To make a long story short, the plan worked. Ivan did what it took to convince his dad that a treehouse in their backyard would be a wonderful addition to the property. The second beam was installed and a thirty foot extension ladder was put securely in place. Joe gave us permission to use the wood from the old chicken coop that we had been pulling nails from. That was when the labor turned into a passion. That was when the work became fun.

It took several days of measuring, sawing, and pulling the two-by-fours up to the beams so that we could nail them into place as a floor.  When that was done we learned a little about framing walls, leaving room for a window, building a trap door and that all important "upper deck" where a very scary but very fun lookout would be built.

I don't recall just how long the construction steps took.  It might have been most of the summer.  But when it was done we added a few conveniently discovered road signs to the outside for decoration and began what would become years of hanging out in our very special place. And Ivan, as luck would have it, turned out to be afraid of it up there. How perfect was that!

When sharing this memory with Marc recently, he recalled the secret clubs that we created with my cousin Debbie, the numerous trips to Warren's (the corner grocery store) for the essential "sleepout snacks" consisting of Shasta pop, Cheetos, red vines, pixi-sticks, and those cool little wax tubes filled with tasty juices. He also remembered trying to bravely spy on the girls in the neighborhood when it was dark and they'd forgotten all about us - something I'll deny if asked about what we were hoping to have seen!

What I'll remember most was the sactuary of the tree house.  It was our place. The place for great boyhood friends to go night after night during our summer breaks and just be boys. 

Marc and I included our best friend Gary Johnson who always made us laugh with his great sense of humor. We found room for Billy Weis who had that all important house on the lake. And Dale Schwarzmiller stopped by on ocassion so we could have have the entire "backyard basketball league" (a game played on a five foot high hoop that made us all feel like Wilt the Stilt) assembled for a tournamemt.  When there was just no more room for another mummy bag inside the treehouse walls, we moved upstairs to the lookout. Where only the most brave would agree to sleep through the night with only a rail to hold them in.

Whether it was listening to long distance baseball on transistor radios, nervously laughing at the pages of that forbidden Playboy, or just planning the next day's adventure - the treehouse was all ours and it was special. 

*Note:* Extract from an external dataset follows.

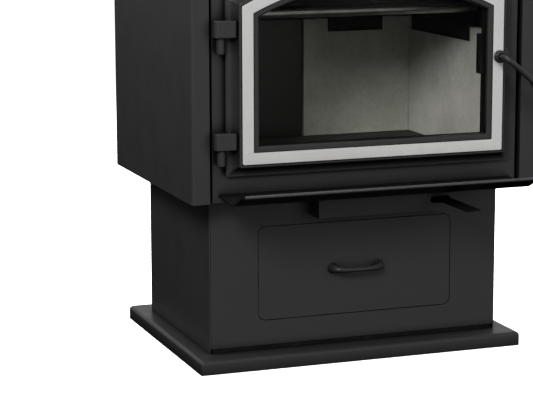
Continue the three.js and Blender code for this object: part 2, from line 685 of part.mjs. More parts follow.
// Each hinge is a block on the door that turns on a pin standing on a post welded to the front plate.
function makeHinges() {
  const b = HINGE_BLOCK;
  const p = HINGE_POST;
  const doorShape = skin(
    [[OFFSET.skirt + CLEARANCE, DOOR.back + 1], ...covePoints(CLEARANCE, 6)].map(([offset, y]) =>
      archPoints(offset).map((point) => new THREE.Vector3(point.x, y, point.y)),
    ),
    false,
  );
  for (const [place, low] of Object.entries(HINGE.heights)) {
    const high = low + HINGE.blockHeight;
    const r = b.cornerRadius;
    const plan = new THREE.Shape();
    plan.moveTo(b.right, b.front);
    plan.lineTo(b.right, b.back);
    plan.absarc(b.left + r, b.back - r, r, Math.PI / 2, Math.PI);
    plan.absarc(b.left + r, b.front + r, r, Math.PI, Math.PI * 1.5);
    plan.closePath();
    const bore = uprightRod(b.bore, HINGE.x, HINGE.y, low - 1, low + p.pinRise + 2, 16);
    addPart("hinge_block_" + place, cut(extrudeUp(plan, low, high), doorShape, bore), castIron);

    const top = low - CLEARANCE;
    const webBack = FRONT_PLATE.face - CLEARANCE;
    const post = join(
      uprightRod(p.radius, HINGE.x, HINGE.y, top - p.height, top, 20),
      uprightRod(p.pinRadius, HINGE.x, HINGE.y, top - 1, low + p.pinRise, 16),
      box(HINGE.x - p.webWidth / 2, HINGE.x + p.webWidth / 2, HINGE.y, webBack, top - p.height, top),
    );
    addPart("hinge_post_" + place, post, castIron);
  }
}

// ---- Latch and handle ----

function makeLatch() {
  const { x, z, radius, inner, boreRadius } = SPINDLE;
  const h = LATCH_HOUSING;
  const housing = cut(
    box(h.left, h.right, DOOR.inner + 3.9, FRONT_PLATE.face - 1.7, z - h.below, z + h.above),
    levelRod(boreRadius, x, z, -300, -260, 20),
  );
  addPart("latch_housing", housing, darkSteel);

  // The bent bar is the spindle through the door and the arm down to the grip.
  const turn = THREE.MathUtils.degToRad(HANDLE.angle);
  const along = [Math.cos(turn), Math.sin(turn)];
  const armPoint = (distance) => [x + along[0] * distance, HANDLE.reach, z + along[1] * distance];
  const armEnd = HANDLE.armLength + HANDLE.gripLength - 8;
  const path = [
    [x, inner, z], [x, -285, z], [x, -310, z], [x, HANDLE.reach + HANDLE.bend, z],
    [x + along[0] * 5, HANDLE.reach + 5, z + along[1] * 5],
    armPoint(HANDLE.bend), armPoint(45), armPoint(90), armPoint(135), armPoint(armEnd),
  ];
  addPart("handle_rod", bar(path, radius, 32, 12), castIron);

  const ring = new THREE.Shape().absarc(x, z, 12.5, 0, Math.PI * 2);
  ring.holes.push(new THREE.Path().absarc(x, z, radius + 0.4, 0, Math.PI * 2));
  addPart("handle_collar", extrudeBack(ring, -316, DOOR.front - 0.9, 12), castIron);

  // The grip is turned about its own axis and bored for the bar.
  const g = HANDLE.gripRadius;
  const length = HANDLE.gripLength;
  const bore = radius + 0.4;
  const profile = [
    [bore, 0], [g * 0.75, 0], [g * 0.92, 4], [g, 14], [g * 1.02, length * 0.5], [g, length - 16],
    [g * 0.9, length - 5], [g * 0.6, length], [0, length], [0, length - 7.5], [bore, length - 7.5], [bore, 0],
  ].map(([r, d]) => new THREE.Vector2(r, d));
  const grip = new THREE.LatheGeometry(profile, ROUND_SIDES);
  grip.rotateZ(turn - Math.PI / 2).rotateX(Math.PI / 2);
  grip.translate(...armPoint(HANDLE.armLength));
  addPart("handle_grip", grip, blackGrip);

  // The cam's nose stands beside the keeper; the last turn of the handle draws it behind.
  const nose = roundedRectangle(-CAM.tail, -CAM.halfWidth, CAM.length, CAM.halfWidth, 4);
  const cam = cut(
    join(
      extrudeBack(nose, CAM.front, CAM.front + CAM.thickness),
      levelRod(CAM.hubRadius, 0, 0, CAM.front, CAM.front + CAM.thickness),
    ),
    levelRod(radius + 0.3, 0, 0, CAM.front - 1, CAM.front + CAM.thickness + 1, 20),
  );
  cam.rotateY(-THREE.MathUtils.degToRad(CAM.angle)).translate(x, 0, z);
  addPart("latch_cam", cam, bareSteel);
}

// ---- Ash lip and air control ----

function makeAshLip() {
  // The tray falls a little, then sweeps up to a rolled front edge.
  const root = FRONT_PLATE.face - CLEARANCE;
  const line = new THREE.CatmullRomCurve3(
    [[root, 367.7], [-310, 364.5], [-346, 361.6], [-362, 364.5], [-385, 376], [-408, 386], [-431, 390.2]]
      .map(([y, z]) => new THREE.Vector3(0, y, z)),
    false,
    "centripetal",
  );
  const steps = 16;
  const upper = [];
  const lower = [];
  for (let i = 0; i <= steps; i += 1) {
    const at = line.getPoint(i / steps);
    const along = line.getTangent(i / steps);
    const half = LIP.thickness / 2;
    upper.push([at.y + along.z * half, at.z - along.y * half]);
    lower.push([at.y - along.z * half, at.z + along.y * half]);
  }
  const sheet = extrudeAcross(polygon([...upper, ...lower.reverse()]), -LIP.halfWidth, LIP.halfWidth);
  const roll = new THREE.Shape().absarc(-431, 390.2, LIP.rollRadius, 0, Math.PI * 2);
  addPart("ash_lip", join(sheet, extrudeAcross(roll, -LIP.halfWidth, LIP.halfWidth, 10)), paint);
}

function makeAirControl() {
  const a = AIR_BOX;
  const back = PEDESTAL.front - CLEARANCE;
  const slot = roundedRectangle(
    AIR_SLOT.x - AIR_SLOT.halfLength, AIR_SLOT.z - AIR_SLOT.halfHeight,
    AIR_SLOT.x + AIR_SLOT.halfLength, AIR_SLOT.z + AIR_SLOT.halfHeight, AIR_SLOT.halfHeight - 0.5,
  );
  const shroud = cut(
    box(a.left, a.right, a.front, back, a.bottom, a.top),
    box(a.left + a.wall, a.right - a.wall, a.front + a.wall, back + 1, a.bottom + a.wall, a.top - a.wall),
    extrudeBack(slot, a.front - 1, a.front + a.wall + 1),
  );
  addPart("air_box", shroud, paint);

  // The lever slides straight in and out and carries the shutter inside its channel.
  const half = AIR_LEVER.width / 2;
  const { front, back: tail, bottom, thickness, nose } = AIR_LEVER;
  const plan = roundedRectangle(AIR_SLOT.x - half, front, AIR_SLOT.x + half, tail, nose);
  addPart("air_lever", extrudeUp(plan, bottom, bottom + thickness, 3), paint);

  const shutterLow = bottom + thickness + CLEARANCE;
  const shutter = box(
    AIR_SLOT.x - SHUTTER.halfWidth, AIR_SLOT.x + SHUTTER.halfWidth,
    tail - SHUTTER.length, tail, shutterLow, shutterLow + SHUTTER.thickness,
  );
  addPart("air_shutter", shutter, bareSteel);

  const channelFront = PEDESTAL.front + PEDESTAL.wall + CLEARANCE;
  const channelTop = PEDESTAL.top - 4 - 2 * CLEARANCE;
  const { halfWidth, back: channelBack, wall, below } = AIR_CHANNEL;
  const [left, right, low] = [AIR_SLOT.x - halfWidth, AIR_SLOT.x + halfWidth, bottom - below];
  const channel = cut(
    box(left, right, channelFront, channelBack, low, channelTop),
    box(left + wall, right - wall, channelFront - 1, channelBack - wall, low + wall, channelTop - wall),
  );
  addPart("air_channel", channel, darkSteel);
}

makeBase();
makePedestal();
makeDrawer();
makeCasing();
makeFirebox();
makeDoor();
makeAshLip();
makeAirControl();

export default stove;
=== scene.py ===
"""The looks of a wood burning stove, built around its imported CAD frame.

Metres, +Z up, the front faces -Y.
"""

import json
import math

import bmesh
import bpy
from mathutils import Matrix, Vector


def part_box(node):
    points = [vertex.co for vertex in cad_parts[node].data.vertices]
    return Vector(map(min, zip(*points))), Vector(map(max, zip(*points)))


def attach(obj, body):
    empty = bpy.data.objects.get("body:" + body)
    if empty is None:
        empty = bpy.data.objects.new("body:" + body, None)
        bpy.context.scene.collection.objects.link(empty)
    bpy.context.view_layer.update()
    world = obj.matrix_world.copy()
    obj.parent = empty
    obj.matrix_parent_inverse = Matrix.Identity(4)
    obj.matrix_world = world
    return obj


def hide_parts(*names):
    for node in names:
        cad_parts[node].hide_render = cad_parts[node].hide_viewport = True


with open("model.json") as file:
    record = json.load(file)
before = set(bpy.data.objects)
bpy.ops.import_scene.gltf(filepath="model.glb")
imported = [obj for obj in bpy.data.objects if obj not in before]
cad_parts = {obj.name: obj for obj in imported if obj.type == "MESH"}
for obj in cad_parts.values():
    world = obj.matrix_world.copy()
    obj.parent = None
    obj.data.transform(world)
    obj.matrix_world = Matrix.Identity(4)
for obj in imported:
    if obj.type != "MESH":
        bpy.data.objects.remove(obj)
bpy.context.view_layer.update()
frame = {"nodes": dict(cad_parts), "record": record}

# ---- Camera ----

CAMERA_PLACE = (-1.5226, -3.8665, 1.050)
CAMERA_YAW = 19.92  # degrees from +Y towards +X
CAMERA_PITCH = 10.33  # degrees below level
CAMERA_ROLL = -0.15  # degrees
CAMERA_LENS = 131.3  # mm, on a sensor 36 mm wide

# ---- Door outline: every outline is the window's, moved outwards by an offset ----

ARCH_RADIUS = 0.577
TRIM_INNER = 0.012
TRIM_OUTER = 0.0355
RIM = 0.0415
SKIRT = 0.061
SEAL = 0.048
TRIM_LOW, TRIM_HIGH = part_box("door_trim")
DOOR_LOW, DOOR_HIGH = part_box("door_frame")
GLASS_LOW, GLASS_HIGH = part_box("door_glass")
WINDOW_HALF = TRIM_HIGH.x - TRIM_OUTER
WINDOW_BOTTOM = TRIM_LOW.z + TRIM_OUTER
ARCH_CENTRE = TRIM_HIGH.z - TRIM_OUTER - ARCH_RADIUS

# ---- Handle's spindle ----

SPINDLE_X = 0.275
SPINDLE_Z = 0.625
BOSS_RADIUS = 0.0225
COLLAR_RADIUS = 0.0125
ROD_RADIUS = 0.0061

# ---- Painted shade on the paints: darker in sheltered corners and on faces that look down ----

PAINTED_SHADE_REACH = 0.035  # how near a surface has to be to shade another
PAINTED_SHADE_SHARE = 0.10  # how bright the painted shade is beside unshaded paint


# ---- Materials ----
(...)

Built with passion, purpose and love, the treehouse was a very memroable part of our teenage years.  My parents have both long since passed away and I've moved and lived in more houses than I can count. 

But Aunt Melba is still right there. In the same house, sitting forward on the half acre lot in front of three trees with a swing that hangs below a very special tree house.

I need to go visit her.  And get some pictures of that memory making boyhood sanctuary.